The governor recently signed legislation that changes the 13,700-foot span’s name to match that of Giovanni da Verrazzano, the Italian explorer who discovered New York Harbor in 1524.
The transit agency expects the signage changes will cost $200,000 to $250,000.
Don’t expect the spelling to be corrected all at once on the 96 signs that point the way to the bridge, though. MTA officials said this will be done as the signs are replaced “under a normal schedule of maintenance,” a spokesman for the MTA said when Cuomo signed the bill.
Surely the transit agency has more pressing issues to deal with than the spelling of the Verrazzano-Narrows Bridge, as we shall hereafter call it. It seems “lo-pro,” which is what our family calls low-priority stuff, compared with the urgent need for the MTA to fix our broken subway system.
That said, seeing the starkly beautiful span get a moment of media attention made us want to take new pictures of it.
‘How sweet it is’
We chose a day with sunshine and soft blue October skies for our photo shoot.
The ideal spot to snap shots of the bridge is of course Shore Road Promenade, which runs alongside the waters of New York Harbor.
First we walked in the direction of the 69th Street Pier to find good vantage points for our pictures.
Some folks were fishing in the shadow of the mighty bridge, while others cycled or strolled along the promenade.
Later, we doubled back and headed down the path towards Bath Beach.

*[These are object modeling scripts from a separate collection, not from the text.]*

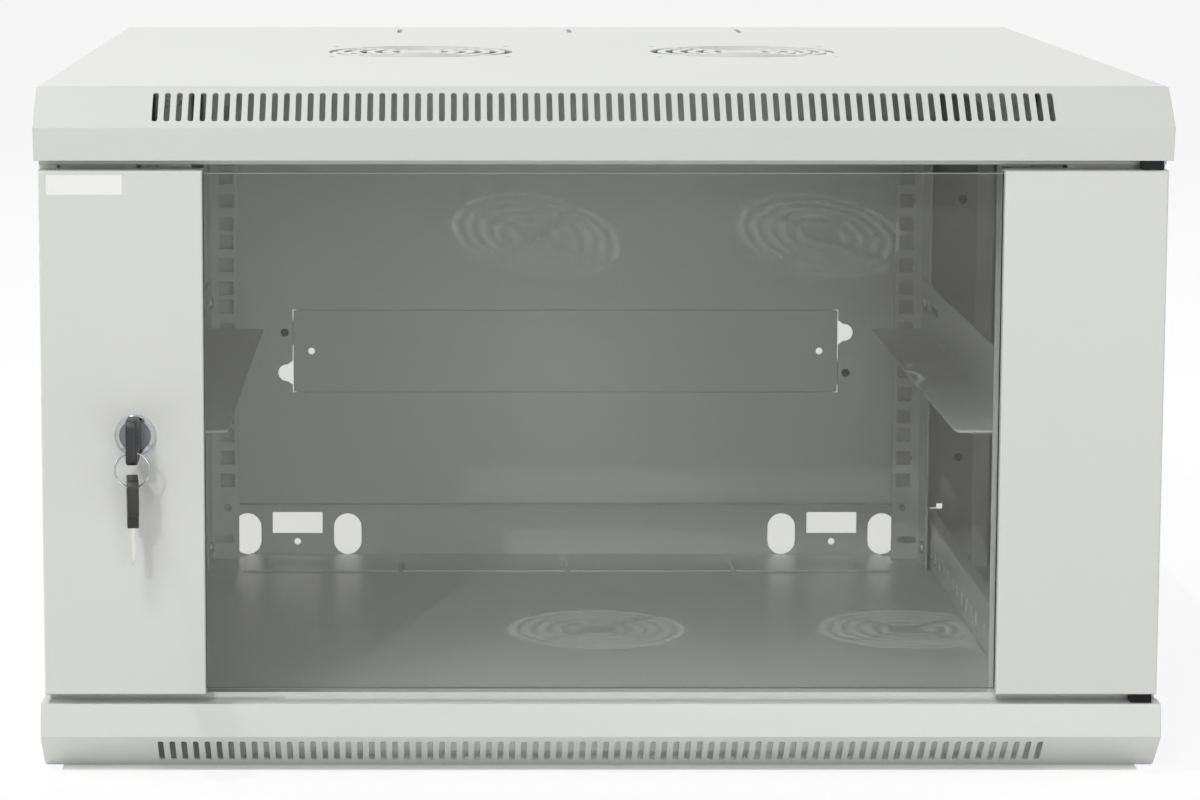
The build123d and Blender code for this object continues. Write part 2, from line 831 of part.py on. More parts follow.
with BuildPart() as support_nuts:
    with Locations(*screw_places(support_screw_places, rail_outer, False)):
        add(rail_nut)

# Rear wall with its cable opening, closed by a screwed plate
with BuildPart() as rear_wall:
    with BuildSketch(Plane.YZ):
        add(
            folded_sheet(
                (
                    (wall_front_y + wall_sheet - wall_hem, wall_bottom_z),
                    (wall_front_y + wall_sheet, wall_bottom_z),
                    (wall_front_y + wall_sheet, wall_bottom_z + wall_height),
                    (wall_front_y + wall_sheet - wall_hem, wall_bottom_z + wall_height),
                ),
                wall_sheet,
                post_bend,
            )
        )
    extrude(amount=wall_half_width, both=True)
    with BuildSketch(Plane.XZ.offset(-(wall_front_y + wall_sheet))):
        with Locations((0, plate_opening_z)):
            Rectangle(plate_opening_width, plate_opening_height)
        for side, notch_z in ((-1, left_notch_z), (1, right_notch_z)):
            with Locations((side * finger_notch_x, notch_z)):
                Circle(finger_notch_radius)
            add(finger_notch_flares(side, notch_z))
        for side, screw_z in ((-1, right_notch_z), (1, left_notch_z)):
            with Locations((side * plate_screw_offset, screw_z)):
                Circle(plate_screw_diameter / 2 + thread_clearance)
        with Locations((0, middle_z)):
            with GridLocations(2 * wall_screw_x, wall_screw_step, 2, 3):
                Circle(wall_screw_diameter / 2 + stud_clearance)
    extrude(amount=wall_sheet, mode=Mode.SUBTRACT)

with BuildPart() as cable_cover_plate:
    with BuildSketch(Plane.XZ.offset(-(wall_front_y + wall_sheet))):
        with Locations((0, plate_opening_z)):
            Rectangle(plate_opening_width - 2 * plate_gap, plate_opening_height - 2 * plate_gap)
    extrude(amount=wall_sheet)
    with BuildSketch(Plane.XZ.offset(-(wall_front_y + wall_sheet + plate_sheet))):
        with Locations((0, plate_opening_z)):
            Rectangle(plate_opening_width - 2 * plate_backing_gap, plate_opening_height + 2 * plate_backing)
        for side, screw_z in ((-1, right_notch_z), (1, left_notch_z)):
            with Locations((side * plate_opening_width / 2, screw_z)):
                Rectangle(2 * plate_tab_reach, plate_tab_height)
            with Locations((side * plate_screw_offset, screw_z)):
                Circle(plate_screw_diameter / 2 + thread_clearance, mode=Mode.SUBTRACT)
    extrude(amount=plate_sheet)
    with BuildSketch(Plane.XZ.offset(-wall_front_y)):
        with Locations(*[(side * plate_hole_offset, plate_opening_z) for side in (-1, 1)]):
            Circle(plate_hole_diameter / 2)
    extrude(amount=-wall_sheet - plate_sheet, mode=Mode.SUBTRACT)

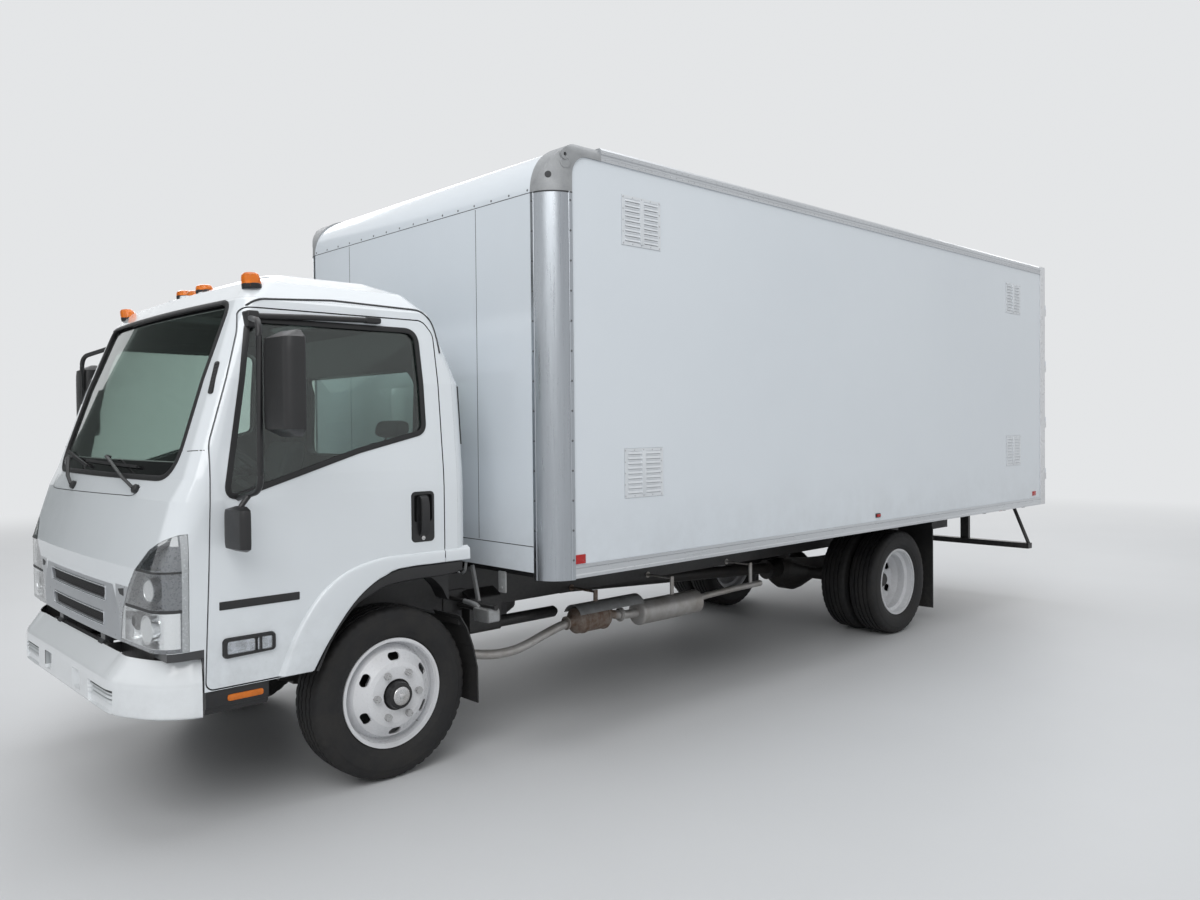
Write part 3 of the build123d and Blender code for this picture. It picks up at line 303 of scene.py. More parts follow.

We walked beneath the Verrazzano-Narrows Bridge past the “How Sweet It Is!” greeting sign that former Borough President Marty Markowitz installed on the Belt Parkway many years ago.
This expression, as connoisseurs of old TV shows know, is from Jackie Gleason’s series “The Honeymooners.”
The bridge is beautiful when photographed from this side, too.
That night, we returned to the Verrazzano-Narrows Bridge for a quick look at the necklace of lights it wears by night.
By the way, the span is important because it’s the longest suspension bridge in the United States.